The east front, facing Hunter Road, has two gable ends with stone coping stones. The first floor is rendered, but the ground floor has bare brick walling laid in Garden Wall Bond and the two floors are divided by a stepped stone band. Windows are of one and two lights. A C20 bathroom window has been inserted at the centre of the first floor. At right is a gateway to the rear yard, set in brick walling. This has hinge stones to the flanks and appears to have had an iron beam inserted where a Tudor arch was formerly. The moulded coping steps up at the centre around a square stone which shows the initial 'H' in Gothic script. A pedestrian door at left of the front has a stone surround with pointed arch.
INTERIOR: the entrance hall has a tiled floor of patterned encaustic tiles, inset with brass cutwork grilles for heating. The staircase, as elsewhere, shows a mixture of styles, with a Gothic-revival newel post applied to an earlier staircase which has moulded tread ends and stick balusters. The dining room has a Tudor-arched sideboard recess to its northern side which appears to be early-C19. The fire surround is a Pugin design, with a frieze of quatrefoils below the mantel shelf. The six-panel door has a Pugin lock with an elaborate brass plate and lobed doorknob. The drawing room has a panelled ceiling with circular bosses and a stone fire surround with four-centred arch to the hearth and three coats of arms set in elaborate, carved surrounds. The two, six-panel doors retain classical surrounds but both have elaborate brass locks designed by Pugin. The kitchen in the 1840s extension has a chamfered hearth which is flanked by cupboards with arched tops and chamfered surrounds. The back staircase has chamfered balusters and newels. Doors in this part of the house are panelled with chamfered stiles and muntins. Door surrounds to the first floor are classical in the older part of the house, with compressed roll moulds to the sides and square flowers to the corners. Fire surrounds, where original, have similar surrounds with bullseyes to the corners. In the later extension by Pugin there is one stone surround with chamfered corners. Two attic rooms to the top of the early-C19 house have large oval windows in the original gable end walls and two closets with original, fitted chests of drawers.
Pursuant to s1 (5) of the Planning (Listed Buildings and Conservation Areas) Act 1990 (‘the Act’) it is declared that the single-storey, C20 extension to the west of the presbytery and the garage block in the courtyard to the north of the presbytery are not of special architectural or historic interest.
The present St Francis Presbytery, 101 Hunter Road, Birmingham was formerly the home of the Hardman family, probably from the 1830s.

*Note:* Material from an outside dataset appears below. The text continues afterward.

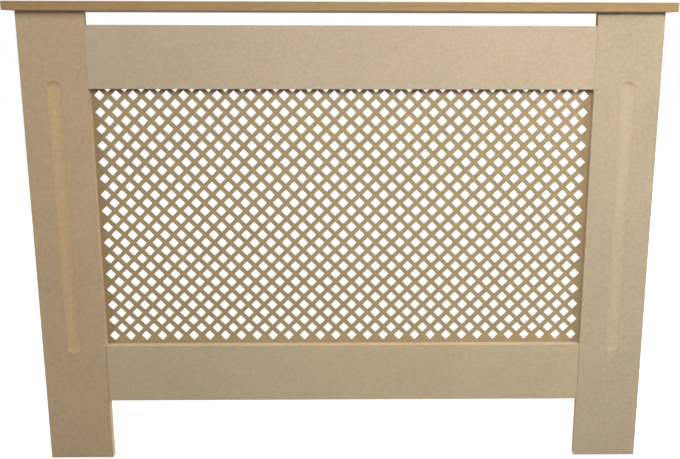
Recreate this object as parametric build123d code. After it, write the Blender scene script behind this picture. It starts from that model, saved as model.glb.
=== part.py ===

The Ordnance Survey map of 1887 shows it with extensive gardens to its north, south and west and called 'St John's'. The Hardmans had established a successful factory in Birmingham making buttons and their donations to Catholic charities brought them into contact with Pugin in 1837 while he was working at St Mary's College, Oscott. John Hardman Jnr. expanded his family business to include church furnishings in metal and stained glass designed by Pugin and he became Pugin's closest confidant and friend throughout his adult life. The Hardman family donated the land on the east side of Hunter's Road (then Hunter's Lane), opposite their own home, on which the Mercy Convent of St Mary was built to Pugin's designs and, together with the Earl of Shrewsbury, they provided substantial financial backing for the project. Their daughter, Juliana Hardman, became the first Mother Superior. The additions and alterations undertaken by Pugin to the Hardmans' house date from the same period as the initial buildings of the convent in the 1840s, and a letter of 6 December 1842 from Pugin refers to the construction of the convent and to plans drawn up by Pugin for Hardman's house (see SOURCES, Belcher). The house was given by the Hardman family to the diocese in 1894 to serve as the presbytery to AJC Scoles’s church of St Francis which was built over land which had previously been the northern garden to the house.
St Francis Presbytery, Hunter Road, Birmingham is listed at Grade II for the following principal reasons:
* Historic associations: the addition to the house by AWN Pugin marks the close working relationship and friendship that existed between Hardman and Pugin;
* Architectural quality: the house contains typical work in the style of AWN Pugin including bedrooms and service rooms in a new wing, and the remodelling of the drawing room and entrance hall. This work includes details which are typical of Pugin in the design of chimneypieces and joinery, as well as in its planning. The original Regency house, formerly called St John's, also retains much of its original plan and detailing, including fitted cupboards in the attic bedrooms;
* Group value: the house is tied aesthetically and historically to the Mercy Convent of St Mary, on the other side of Hunter Road, which Pugin also designed and which Hardman helped to finance.